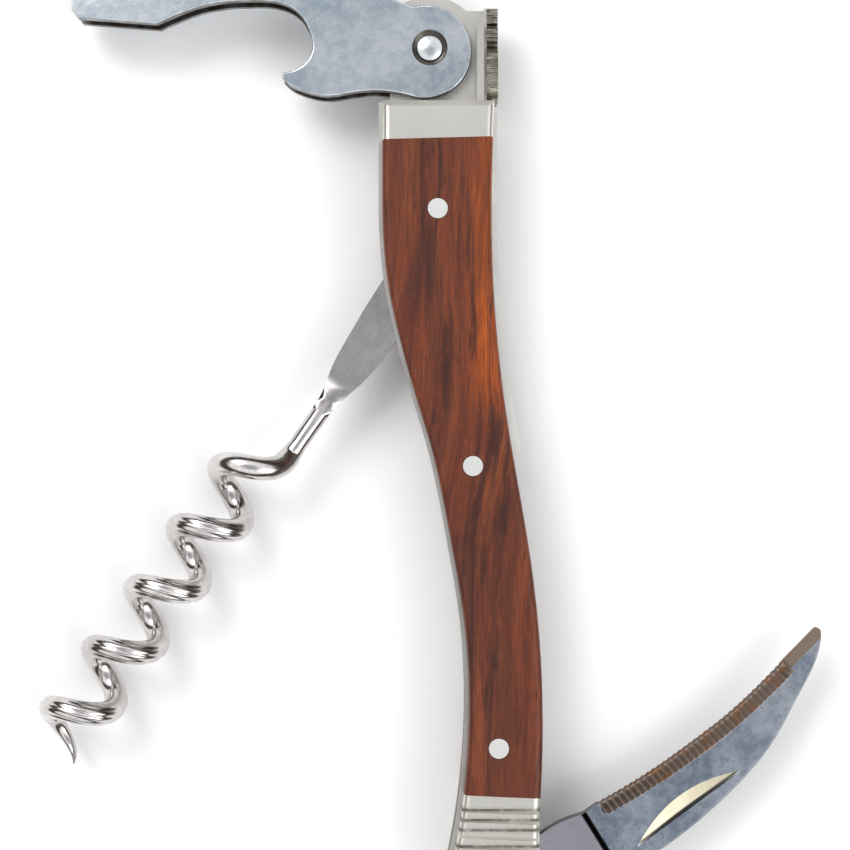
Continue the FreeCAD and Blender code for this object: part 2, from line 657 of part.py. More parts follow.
def nail_nick():
    """Coned wheel that cuts a nick with a straight wall towards the spine and a slope towards the edge."""
    rise = ((NICK_LENGTH / 2) ** 2 - NICK_DEPTH ** 2) / (2 * NICK_DEPTH)
    wheel = rise + NICK_DEPTH
    slope = NICK_DEPTH / NICK_WIDTH
    cone = Part.makeCone(wheel, wheel - slope * 2 * NICK_WIDTH, 2 * NICK_WIDTH, Vector(0, 0, 0),
                         Vector(0, 1, 0))
    cone.translate(Vector(NICK_LENGTH / 2, 0, rise))
    cone.rotate(Vector(0, 0, 0), Vector(0, 0, 1), NICK_SLOPE)
    cone.translate(Vector(NICK_START[0], NICK_START[1], BLADE))
    return cone


def shoulder_groove():
    """Slanting groove across the front face between the tang and the blade."""
    top = Vector(*SHOULDER_TOP, BLADE)
    foot = Vector(*SHOULDER_FOOT, BLADE)
    along = foot - top
    reach = along.Length / 2
    half = SHOULDER_GROOVE / 2
    bar = Part.makeBox(2 * half, 2 * half, along.Length + 2 * reach, Vector(-half, -half, -reach))
    bar.rotate(Vector(0, 0, 0), Vector(0, 0, 1), 45)
    bar.rotate(Vector(0, 0, 0), Vector(1, 0, 0), 90)
    bar.rotate(Vector(0, 0, 0), Vector(0, 0, 1), math.degrees(math.atan2(along.y, along.x)) + 90)
    bar.translate(top)
    return bar


def cutter_blade():
    blade = Part.Face(cutter_outline()).extrude(Vector(0, 0, 2 * BLADE))
    blade.translate(Vector(0, 0, -BLADE))
    hole = Part.makeCylinder(PIN_RADIUS + RUNNING_FIT, 2 * BLADE, Vector(0, 0, -BLADE))
    spine = [e for e in blade.Edges if e.Length > SPINE_BEVEL_FROM and e.BoundBox.ZLength < BLADE
             and e.BoundBox.YMin < -TANG_RADIUS - 1]
    blade = blade.makeChamfer(SPINE_BEVEL, spine)
    blade = blade.cut(hole)
    blade = blade.cut(tooth_cutters())
    blade = blade.cut(tip_bevel())
    blade = blade.cut(nail_nick())
    return blade.cut(shoulder_groove())


def cutter_washer():
    washer = rod(CUTTER_PIVOT, WASHER_RADIUS, BLADE + PLAY / 2, SLOT)
    return washer.cut(rod(CUTTER_PIVOT, PIN_RADIUS, BLADE, SLOT))


# ---------------------------------------------------------------- every piece

os.makedirs("parts", exist_ok=True)
blank = cover()
pairs = {
    "liner": liner(),
    "scale": scale(blank),
    "neck_bolster": neck_bolster(blank),
    "butt_bolster": butt_bolster(blank),
    "side_spacer": side_spacer(),
    "cutter_washer": cutter_washer(),
}
for name, piece in pairs.items():
    write("front_" + name, piece)
    write("rear_" + name, behind(piece))

write("centre_spacer", centre_spacer())
write("back_spring", back_spring())
write("head_block", head_block())
write("thumb_tab", thumb_tab())
head_pin_reach = (LINER_FACE + COVER_FACE) / 2
write("head_pin", rod(HEAD_PIN, HEAD_PIN_RADIUS, -head_pin_reach, head_pin_reach))
write("middle_pin", rod(MIDDLE_PIN, PIN_RADIUS, -COVER_FACE, COVER_FACE))
write("lower_pin", rod(LOWER_PIN, PIN_RADIUS, -COVER_FACE, COVER_FACE))
write("worm_pin", worm_pin())
write("worm_pin_sleeve", worm_pin_sleeve())
write("cutter_pin", rod(CUTTER_PIVOT, PIN_RADIUS, -COVER_FACE, COVER_FACE))
write("lever", placed(lever(), LEVER_PIVOT, 0))
write("lever_rivet", placed(lever_rivet(), LEVER_PIVOT, 0))
write("worm", placed(worm(), WORM_PIVOT, WORM_REST_ANGLE))
write("cutter_blade", placed(cutter_blade(), CUTTER_PIVOT, CUTTER_REST_ANGLE))
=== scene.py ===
"""Looks of a waiter's corkscrew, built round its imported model.

The frame is the model's: metres, X to the handle's back, Y towards the lever, Z up from the surface it
lies on. Every metal and wooden piece gets its own finish, and the worm is rebuilt with its drawn grooves.
Patterns and the worm's own sizes are in millimetres.
"""

import json
import logging
import math
from dataclasses import dataclass, field, replace
from enum import Enum
from typing import Any, Optional, Union

import bmesh
import bpy
from mathutils import Matrix, Vector


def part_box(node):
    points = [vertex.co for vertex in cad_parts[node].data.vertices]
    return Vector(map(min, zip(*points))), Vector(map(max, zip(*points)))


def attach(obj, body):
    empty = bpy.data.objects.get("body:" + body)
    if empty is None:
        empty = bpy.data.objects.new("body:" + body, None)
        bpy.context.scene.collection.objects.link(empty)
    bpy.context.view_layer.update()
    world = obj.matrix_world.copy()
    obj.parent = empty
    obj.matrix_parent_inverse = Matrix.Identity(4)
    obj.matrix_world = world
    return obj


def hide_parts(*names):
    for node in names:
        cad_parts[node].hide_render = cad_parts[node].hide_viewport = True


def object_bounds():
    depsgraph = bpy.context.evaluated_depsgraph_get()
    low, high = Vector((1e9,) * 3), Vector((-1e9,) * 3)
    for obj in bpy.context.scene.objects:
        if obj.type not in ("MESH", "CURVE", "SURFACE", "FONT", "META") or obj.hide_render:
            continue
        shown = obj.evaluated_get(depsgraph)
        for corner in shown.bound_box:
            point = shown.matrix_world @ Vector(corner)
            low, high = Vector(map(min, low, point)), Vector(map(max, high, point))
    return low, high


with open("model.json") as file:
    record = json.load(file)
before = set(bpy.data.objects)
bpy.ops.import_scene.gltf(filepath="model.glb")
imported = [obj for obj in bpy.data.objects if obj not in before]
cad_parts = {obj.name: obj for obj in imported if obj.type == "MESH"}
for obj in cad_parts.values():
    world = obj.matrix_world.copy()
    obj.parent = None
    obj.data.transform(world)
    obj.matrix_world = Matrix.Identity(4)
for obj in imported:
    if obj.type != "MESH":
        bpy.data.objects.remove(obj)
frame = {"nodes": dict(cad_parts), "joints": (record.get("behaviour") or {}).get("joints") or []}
CAD_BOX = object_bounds()

LOG = logging.getLogger("corkscrew")
MM = 0.001
MIX_FIRST, MIX_SECOND, MIX_RESULT = 6, 7, 2     # a Mix node's colour sockets

Colour = tuple[float, float, float, float]
Number = Union[int, float]
Socket = bpy.types.NodeSocket
Span = tuple[float, float]
Triple = tuple[float, float, float]


def linear(red: int, green: int, blue: int) -> Colour:
    """Linear colour of a display colour given from 0 to 255.

    Args:
        red, green, blue: the display colour.

    Returns:
        The same colour for a shader's socket.
    """
    def channel(value: int) -> float:
        """One channel from the display curve to linear light."""
        share = value / 255
        return share / 12.92 if share <= 0.04045 else ((share + 0.055) / 1.055) ** 2.4

    return channel(red), channel(green), channel(blue), 1.0


# ---------------------------------------------------------------- shader maths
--
To do: Nothing beyond the lines starting at the line containing "rod(CUTTER_PIVOT, PIN_RADIUS, -COVER_FACE, COVER_FACE))" and ending at the line containing "shown = obj.evaluated_get(depsgraph)" is to be reproduced; reproduce those lines exactly, both ends included.

Response:
write("cutter_pin", rod(CUTTER_PIVOT, PIN_RADIUS, -COVER_FACE, COVER_FACE))
write("lever", placed(lever(), LEVER_PIVOT, 0))
write("lever_rivet", placed(lever_rivet(), LEVER_PIVOT, 0))
write("worm", placed(worm(), WORM_PIVOT, WORM_REST_ANGLE))
write("cutter_blade", placed(cutter_blade(), CUTTER_PIVOT, CUTTER_REST_ANGLE))
=== scene.py ===
"""Looks of a waiter's corkscrew, built round its imported model.

The frame is the model's: metres, X to the handle's back, Y towards the lever, Z up from the surface it
lies on. Every metal and wooden piece gets its own finish, and the worm is rebuilt with its drawn grooves.
Patterns and the worm's own sizes are in millimetres.
"""

import json
import logging
import math
from dataclasses import dataclass, field, replace
from enum import Enum
from typing import Any, Optional, Union

import bmesh
import bpy
from mathutils import Matrix, Vector


def part_box(node):
    points = [vertex.co for vertex in cad_parts[node].data.vertices]
    return Vector(map(min, zip(*points))), Vector(map(max, zip(*points)))


def attach(obj, body):
    empty = bpy.data.objects.get("body:" + body)
    if empty is None:
        empty = bpy.data.objects.new("body:" + body, None)
        bpy.context.scene.collection.objects.link(empty)
    bpy.context.view_layer.update()
    world = obj.matrix_world.copy()
    obj.parent = empty
    obj.matrix_parent_inverse = Matrix.Identity(4)
    obj.matrix_world = world
    return obj


def hide_parts(*names):
    for node in names:
        cad_parts[node].hide_render = cad_parts[node].hide_viewport = True


def object_bounds():
    depsgraph = bpy.context.evaluated_depsgraph_get()
    low, high = Vector((1e9,) * 3), Vector((-1e9,) * 3)
    for obj in bpy.context.scene.objects:
        if obj.type not in ("MESH", "CURVE", "SURFACE", "FONT", "META") or obj.hide_render:
            continue
        shown = obj.evaluated_get(depsgraph)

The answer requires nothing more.